Added by Acts 1999, 76th Leg., ch. 405, § 39, eff. Sept. 1, 1999.
§ 39.261. REVIEW OF ANNUAL REPORT. (a) The annual
report filed under this subchapter is a public document and shall be
reviewed by the staff of the commission and the office. Both staffs
may review work papers and supporting documents and engage in
discussions with the utility about the data underlying the reports.
(b) The staff of the commission and the office shall
communicate in writing to an electric utility not later than the
180th day after the date the report is filed if they have any
disagreements with the data or computations.

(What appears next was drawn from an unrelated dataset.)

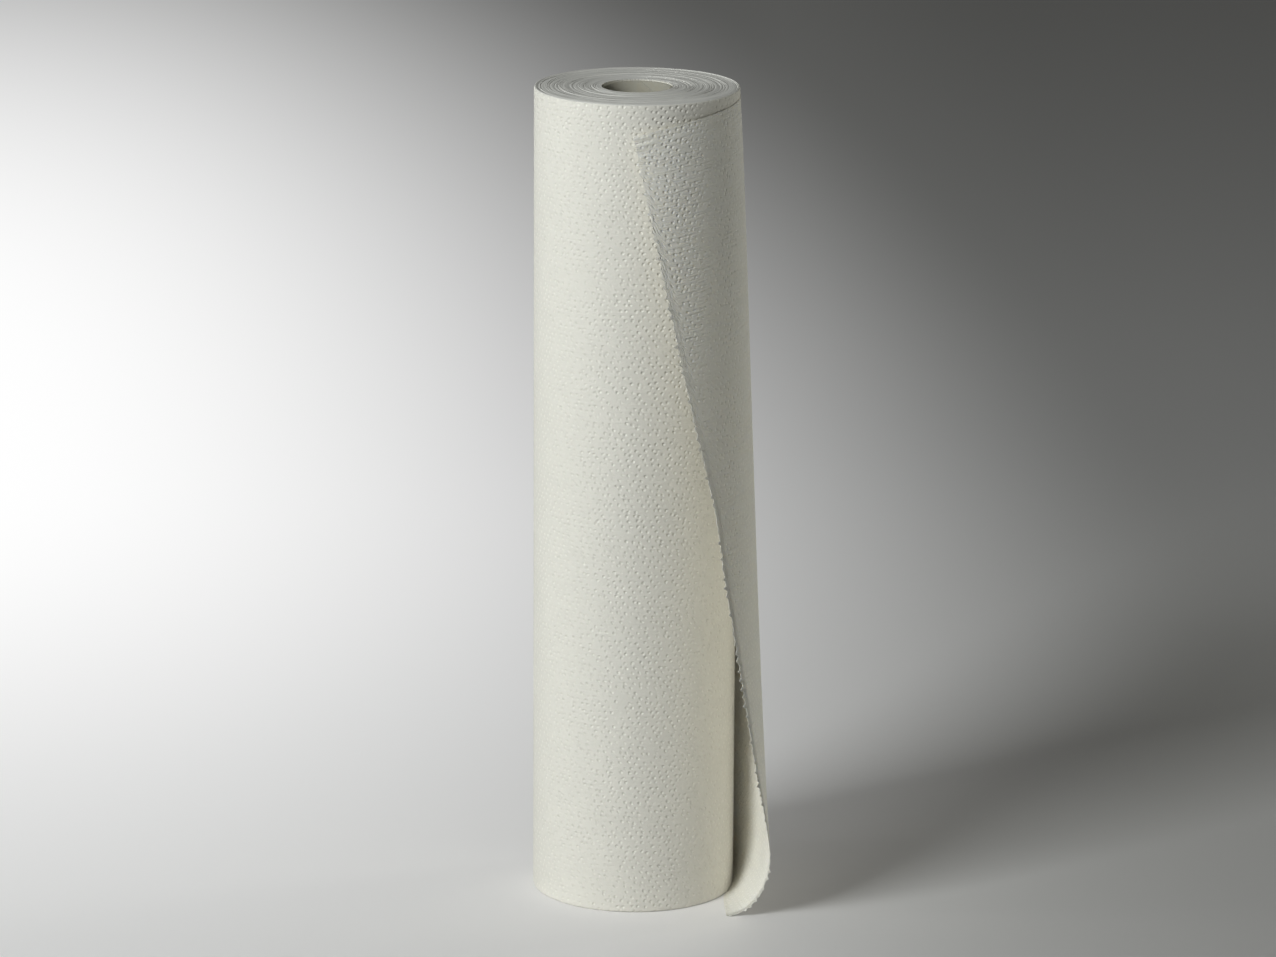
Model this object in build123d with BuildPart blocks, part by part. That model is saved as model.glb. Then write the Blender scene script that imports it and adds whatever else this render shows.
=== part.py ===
from build123d import *
import math
import os

os.makedirs("parts", exist_ok=True)

# Exam table paper roll, standing on its end: a paperboard tube and the paper web wound on it,
# with the last length of the web come loose and flaring away from the roll down to the floor.
# Millimetres, +Z up. The origin is on the roll's axis, at the bottom end.

# Wound roll
WEB_WIDTH = 500.0
ROLL_RADIUS = 61.8
RIM_BEVEL = 0.6

# Core tube
CORE_RADIUS = 21.5
CORE_WALL = 1.5
CORE_RECESS = 1.0

# Turns seen on the two ends, each groove placed as a share of the way from core to rim
TURN_SHARES = (0.26, 0.345, 0.484, 0.62, 0.794, 0.923)
FOOT_TURN_SHARES = (0.26, 0.80)
TURN_GROOVE_WIDTH = 0.8
TURN_GROOVE_DEPTH = 0.6
TURN_STEP = 0.35

# Loose end of the web: its length round the roll, its thickness and how it leaves the roll
LOOSE_LENGTH = 200.4
LOOSE_THICKNESS = 0.4
LOOSE_BITE = 0.3
LOOSE_STANDOFF = 0.4
LOOSE_LIFT_OFF = 6.0
LOOSE_LEAD = 4.0

# Where the loose end stops following the roll, how much nearer the back that is at the top, how
# gradual it is, and the share of the roll's curvature that it loses there, most near the floor
TAKE_OFF = 66.6
TAKE_OFF_RISE = 26.2
TAKE_OFF_SPREAD = 6.0
STRAIGHTEN = 0.769
STRAIGHTEN_POWER = 0.917

# Top edge of the loose end, sagging from the rim
TOP_MARGIN = 1.2
TOP_SLIP = 7.5
TOP_CORNER_SAG = 10.0
TOP_CORNER_POWER = 5

# Torn edge: a shallow dip half way up, and a set-back towards the floor
EDGE_DIP = 3.3
EDGE_DIP_HEIGHT = 262.0
EDGE_DIP_SPREAD = 41.0
EDGE_SETBACK = 34.6
EDGE_SETBACK_HEIGHT = 98.8
EDGE_SETBACK_POWER = 1.15

# Foot of the loose end, curling in on the floor until the roll stops it
CURL_HEIGHT = 48.2
CURL_REACH = 29.6
CURL_CLEARANCE = 1.0
CURL_LIMIT_POWER = 3
FOOT_HEIGHT = 0.1
FOOT_SEAM_LIFT = 1.0
FOOT_SEAM_POWER = 6

# Points along each line of the loose end, strips down it and in its curl, and steps along a plan
LINE_POINTS = 17
STRIPS = 18
CURL_STRIPS = 6
PLAN_STEPS = 40


def torn_edge(height):
    """Length of the loose end round the roll at a height, out to its torn edge."""
    low = max(0.0, 1.0 - height / EDGE_SETBACK_HEIGHT)
    dip = math.exp(-(((height - EDGE_DIP_HEIGHT) / EDGE_DIP_SPREAD) ** 2))
    return LOOSE_LENGTH - EDGE_SETBACK * low**EDGE_SETBACK_POWER - EDGE_DIP * dip


def length_past(length, take_off):
    """Length past the take-off, eased in from nothing over the take-off's spread."""
    return TAKE_OFF_SPREAD * math.log1p(math.exp((length - take_off) / TAKE_OFF_SPREAD))


def heading(length, height):
    """Angle that the loose end has turned through, seen from above: it turns with the roll as
    far as its take-off, and less than the roll from there on."""
    share = max(0.0, 1.0 - height / WEB_WIDTH)
    lost = STRAIGHTEN * share**STRAIGHTEN_POWER
    take_off = TAKE_OFF - TAKE_OFF_RISE * height / WEB_WIDTH
    past = length_past(length, take_off) - length_past(0.0, take_off)
    return (length - lost * past) / ROLL_RADIUS


def plan_point(length, height):
    """Point of the loose end seen from above, and its heading there."""
    x = 0.0
    y = ROLL_RADIUS
    step = length / PLAN_STEPS
    for k in range(PLAN_STEPS):
        turned = heading((k + 0.5) * step, height)
        x += math.cos(turned) * step
        y -= math.sin(turned) * step
    return x, y, heading(length, height)


def curl_reach(along):
    """How far the foot curls in at a share along the loose end, short of the wound roll."""
    x, y, _ = plan_point(along * torn_edge(CURL_HEIGHT), CURL_HEIGHT)
    gap = math.hypot(x, y) - ROLL_RADIUS - CURL_CLEARANCE
    if gap <= 0:
        return 0.0
    limit = (gap**CURL_LIMIT_POWER + CURL_REACH**CURL_LIMIT_POWER) ** (1 / CURL_LIMIT_POWER)
    return gap * CURL_REACH / limit


def sheet_point(along, height, curl):
    """Point of the loose end's inner face. along runs 0 to 1 out to the torn edge, and curl
    is the angle turned through below CURL_HEIGHT, 0 above it and pi / 2 at the floor."""
    if curl > 0:
        height = CURL_HEIGHT * (1 - math.sin(curl))
    length = along * (torn_edge(height) + LOOSE_LEAD) - LOOSE_LEAD
    x, y, turned = plan_point(length, height)
    lift = 1 - math.exp(-length / LOOSE_LIFT_OFF)
    out = (LOOSE_BITE + LOOSE_STANDOFF) * lift - LOOSE_BITE
    out -= curl_reach(along) * (1 - math.cos(curl))
    if curl > 0:
        foot = FOOT_HEIGHT + LOOSE_THICKNESS
        foot += FOOT_SEAM_LIFT * (1 - along) ** FOOT_SEAM_POWER
        height = foot + (CURL_HEIGHT - foot) * (1 - math.sin(curl))
    return Vector(x + math.sin(turned) * out, y + math.cos(turned) * out, height)


def sheet_rows():
    """Rows of points down the loose end's inner face, from its sagging top edge to its foot."""
    shares = [j / (LINE_POINTS - 1) for j in range(LINE_POINTS)]
    tops = [
        WEB_WIDTH - TOP_MARGIN - TOP_SLIP * along - TOP_CORNER_SAG * along**TOP_CORNER_POWER
        for along in shares
    ]
    rows = []
    for i in range(STRIPS + 1):
        down = i / STRIPS
        row = [
            sheet_point(along, top + (CURL_HEIGHT - top) * down, 0.0)
            for along, top in zip(shares, tops)
        ]
        rows.append(row)
    for i in range(1, CURL_STRIPS + 1):
        curl = math.pi / 2 * i / CURL_STRIPS
        rows.append([sheet_point(along, 0.0, curl) for along in shares])
    return rows


def moved_out(rows, distance):
    """The same rows, moved away from the roll by a distance along the sheet's normals."""
    last_row = len(rows) - 1
    last = len(rows[0]) - 1
    moved = []
    for i, row in enumerate(rows):
        line = []
        for j, point in enumerate(row):
            across = row[min(j + 1, last)] - row[max(j - 1, 0)]
            down = rows[min(i + 1, last_row)][j] - rows[max(i - 1, 0)][j]
            line.append(point + across.cross(down).normalized() * distance)
        moved.append(line)
    return moved


def ruled_faces(first_lines, second_lines):
    """Ruled faces, each from a line of the first list to its partner in the second."""
    pairs = zip(first_lines, second_lines)
    return [Face.make_surface_from_curves(first, second) for first, second in pairs]


def edge_lines(rows, column):
    """Straight lines down one side of the sheet, from each row to the next."""
    return [Edge.make_line(a[column], b[column]) for a, b in zip(rows, rows[1:])]


def loose_end():
    """The sheet as a thin solid: ruled strips on both its faces, closed along its four edges."""
    inner_rows = sheet_rows()
    outer_rows = moved_out(inner_rows, LOOSE_THICKNESS)
    inner = [Edge.make_spline(row) for row in inner_rows]
    outer = [Edge.make_spline(row) for row in outer_rows]
    faces = ruled_faces(inner, inner[1:]) + ruled_faces(outer, outer[1:])
    faces += ruled_faces([inner[0], inner[-1]], [outer[0], outer[-1]])
    for column in (0, -1):
        faces += ruled_faces(edge_lines(inner_rows, column), edge_lines(outer_rows, column))
    return Solid(Shell(faces))


def end_line(shares, level, inward):
    """Points across one end of the wound web, core to rim, with a groove at each loosened turn
    and every other band of turns sunk a little. inward is -1 at the top end, +1 at the bottom."""
    points = [(CORE_RADIUS, level + inward * TURN_STEP)]
    sunk = TURN_STEP
    for share in shares:
        radius = CORE_RADIUS + share * (ROLL_RADIUS - CORE_RADIUS)
        points.append((radius - TURN_GROOVE_WIDTH / 2, level + inward * sunk))
        points.append((radius, level + inward * (sunk + TURN_GROOVE_DEPTH)))
        sunk = TURN_STEP - sunk
        points.append((radius + TURN_GROOVE_WIDTH / 2, level + inward * sunk))
    points.append((ROLL_RADIUS - RIM_BEVEL, level + inward * sunk))
    points.append((ROLL_RADIUS, level + inward * (sunk + RIM_BEVEL)))
    return points


with BuildPart() as core_tube:
    with BuildSketch() as tube_ring:
        Circle(CORE_RADIUS)
        Circle(CORE_RADIUS - CORE_WALL, mode=Mode.SUBTRACT)
    extrude(amount=WEB_WIDTH - CORE_RECESS)
core_tube.part.label = "core_tube"

with BuildPart() as paper_web:
    with BuildSketch(Plane.XZ) as wound_section:
        with BuildLine():
            top = end_line(TURN_SHARES, WEB_WIDTH, -1)
            foot = end_line(FOOT_TURN_SHARES, 0.0, 1)
            Polyline(top + foot[::-1], close=True)
        make_face()
    revolve(axis=Axis.Z)
    add(loose_end())
paper_web.part.label = "paper_web"

export_step(core_tube.part, "parts/core_tube.step")
export_step(paper_web.part, "parts/paper_web.step")
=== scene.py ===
import math

import bpy
import numpy as np
from mathutils import Matrix, Vector


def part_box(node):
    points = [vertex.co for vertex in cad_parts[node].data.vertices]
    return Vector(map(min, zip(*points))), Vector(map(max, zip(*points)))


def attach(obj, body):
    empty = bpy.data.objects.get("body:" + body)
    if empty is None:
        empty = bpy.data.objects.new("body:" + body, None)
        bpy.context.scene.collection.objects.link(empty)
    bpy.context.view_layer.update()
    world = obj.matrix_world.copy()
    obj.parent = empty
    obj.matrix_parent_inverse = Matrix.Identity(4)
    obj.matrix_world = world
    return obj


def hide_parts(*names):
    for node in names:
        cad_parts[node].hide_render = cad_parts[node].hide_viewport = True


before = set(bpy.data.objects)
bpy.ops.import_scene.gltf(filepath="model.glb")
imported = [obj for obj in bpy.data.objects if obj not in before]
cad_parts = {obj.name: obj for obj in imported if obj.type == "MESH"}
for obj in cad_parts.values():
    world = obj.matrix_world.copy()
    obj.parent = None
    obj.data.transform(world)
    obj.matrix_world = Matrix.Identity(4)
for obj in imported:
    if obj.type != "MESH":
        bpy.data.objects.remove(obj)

bl_info = {
    "name": "Exam table paper roll",
    "version": (1, 0, 0),
    "blender": (4, 5, 0),
    "location": "3D View > Sidebar > Paper Roll",
    "description": "Embossed paper, torn loose end and paperboard tube for the roll's frame",
    "category": "Add Mesh",
}

MM = 0.001
TURN_PITCH = 0.42 * MM  # of the single turns, in the shape and in the colour of the ends
web_low, web_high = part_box("paper_web")
tube_low, tube_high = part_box("core_tube")


# Sizes and colours


class RollSizes(bpy.types.PropertyGroup):
    """The wound roll."""

    web_width: bpy.props.FloatProperty(
        name="Web width", description="Width of the paper, which is the roll's height",
        default=web_high[2], unit="LENGTH")
    roll_radius: bpy.props.FloatProperty(
        name="Roll radius", description="Radius of the wound roll",
        default=-web_low[0], unit="LENGTH")
    rim_bevel: bpy.props.FloatProperty(
        name="Rim bevel", description="Softening of the roll's two rims",
        default=1.0 * MM, unit="LENGTH")
    turn_step: bpy.props.FloatProperty(
        name="Turn step", description="How far every other band of turns is sunk",
        default=0.12 * MM, unit="LENGTH")
    groove_depth: bpy.props.FloatProperty(
        name="Groove depth", description="Depth of the groove at a loosened turn",
        default=0.3 * MM, unit="LENGTH")
    groove_width: bpy.props.FloatProperty(
        name="Groove width", description="Width of the groove at a loosened turn",
        default=0.6 * MM, unit="LENGTH")
    turn_spread: bpy.props.FloatProperty(
        name="Turn spread", description="How unevenly single turns stand at the ends",
        default=0.45 * MM, unit="LENGTH")
    turn_drift: bpy.props.FloatProperty(
        name="Turn drift", description="How far the turns stray from true circles",
        default=0.35 * MM, unit="LENGTH")


class TubeSizes(bpy.types.PropertyGroup):
    """The paperboard tube."""

    radius: bpy.props.FloatProperty(
        name="Tube radius", description="Outer radius of the tube",
        default=tube_high[0], unit="LENGTH")
    height: bpy.props.FloatProperty(
        name="Tube height", description="Length of the tube",
        default=tube_high[2], unit="LENGTH")
    wall: bpy.props.FloatProperty(
        name="Tube wall", description="Thickness of the paperboard",
        default=1.5 * MM, unit="LENGTH")
    seam_lead: bpy.props.FloatProperty(
        name="Seam lead", description="Height that the spiral seam climbs in one turn",
        default=118 * MM, unit="LENGTH")
    seam_depth: bpy.props.FloatProperty(
        name="Seam depth", description="Depth of the spiral seam",
        default=0.35 * MM, unit="LENGTH")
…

(c) The commission shall finalize and resolve any
disagreements related to the annual report, consistent with the
requirements of Section 39.258, as follows:
(1) for each calendar year, the commission shall
finalize the annual report before establishing the competition
transition charge under Section 39.201; and
(2) for each calendar year, the commission shall
finalize the annual report and reflect the result as part of the
true-up proceeding under Section 39.262.
Added by Acts 1999, 76th Leg., ch. 405, § 39, eff. Sept. 1, 1999.
§ 39.262. TRUE-UP PROCEEDING. (a) An electric
utility, together with its affiliated retail electric provider and
its affiliated transmission and distribution utility, may not be
permitted to overrecover stranded costs through the procedures
established by this section or through the application of the
measures provided by the other sections of this chapter.